I think we often approach the Bible too much like it’s a pop quiz of facts. We believe we’re supposed to know instinctively who begat whom, which Gospel harbors the story of Zacchaeus, and what order the minor prophets are in, or that a thing called “minor prophets” exists.

Yet this ends up with a “forest for the trees” form of discipleship—a knowledge of Scripture that might be thorough in its ability to quote chapter and verse, but shallow indeed in its ability to sustain faith and life in a windy world.

Scot McKnight believes that, “God did not give us the Bible so we could master him or it but so we could be mastered by it,” and I wonder if that is not closer to what God intended with his word to us. Perhaps the idea of Scripture is not so much to know it in minute detail as to know God by and through it, and, therefore, to know ourselves and our world.

Some research into our discipleship shows a depressing link between our attitudes toward knowing the Bible and our actual ability to grasp it.

“Because they know they’ll be told what is important each week, many Christians feel little need to explore the Bible on their own . . . Many Christians believe they are incapable of taking much from the Bible. At the same time, the same Christians tend to believe they know and understand Scripture because they have heard it presented so many times. So these people leave church after a really good speech feeling like their faith has been strengthened. But when they try to put those same ideas into play in the real world, they can’t quite figure out how to do it. They begin to think they are the problem.” Doug Pagitt, Preaching Reimagined

The more we hear the Bible, the more we think we know it. The more we realize we don’t know it, the worse we feel about that. The worse we feel, the less we read and know. The cycle continues. People who think they’re the problem don’t tend to have a lot of motivation to overcome the problem.

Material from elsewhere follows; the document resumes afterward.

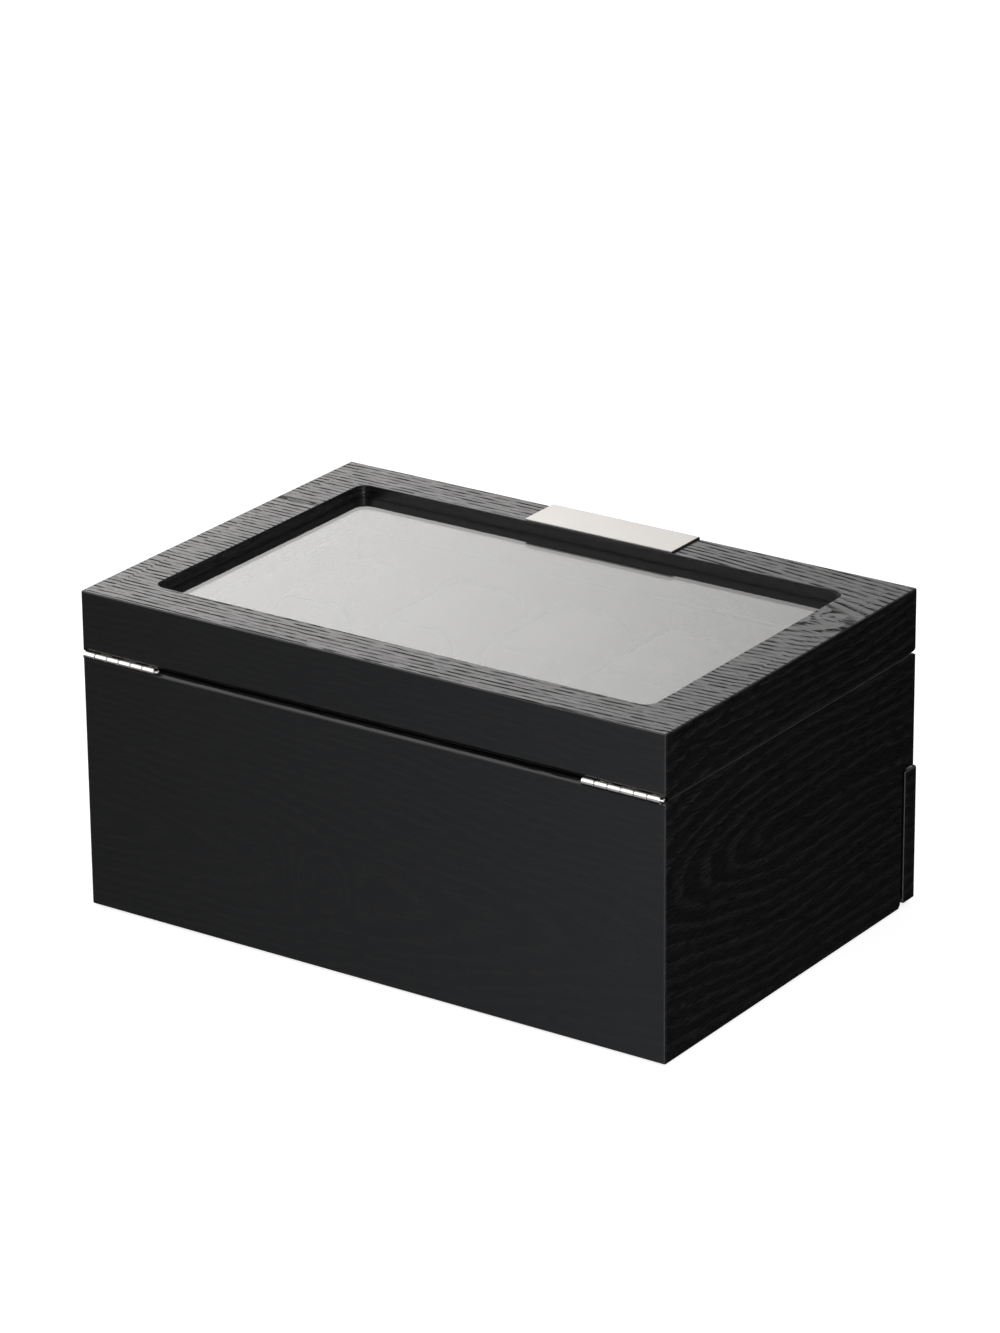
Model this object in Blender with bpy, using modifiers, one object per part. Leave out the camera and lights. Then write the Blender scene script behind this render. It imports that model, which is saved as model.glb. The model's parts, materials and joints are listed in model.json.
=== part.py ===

Maybe we’re reading the room, and the Scriptures, wrong.

A second issue with this focus on learning chapter and verse, and thinking we’ve learned the Bible because we listen to people talk about it, is the tendency for so many of us to choose our doctrines based on those verses we’ve learned or heard. We haven’t learned to read for overarching themes, to search for the big picture ideas, and so we manufacture our beliefs over a twenty-minute span on one or two verses—and subsequently defend them aggressively over coffee Twitter.

This seems backward.

If we read God’s word ultimately to know God, why do we spend so much more of our time formulating our ideas of what God wants and what we must do and so much less discerning what he’s telling us about who he is?

Learning who he is inevitably leads us to what he wants us to be and do. We cannot see his passion for justice and not do something. We can’t hear his heart for his people and not act. We  can’t taste and see that he is good without wanting to be good ourselves.

But getting that the other way around never works. Diving into God’s words to come out with a recipe for behavior or doctrine works as well as diving into the ocean and hoping to surface with a fully cooked lobster dinner.

This is my Scripture goal for 2020, and my preaching goal as well. I want to see the forest. I want to walk beneath its shade and experience the whole of it, while certainly looking at the trees themselves. I think it will enhance the enjoyment of and appreciation for their individuality to focus on their common purpose. What are the great themes that hold all of Scripture together? How do they help me to know God by and through them, and therefore to know myself and my world? I’m looking forward to diving in.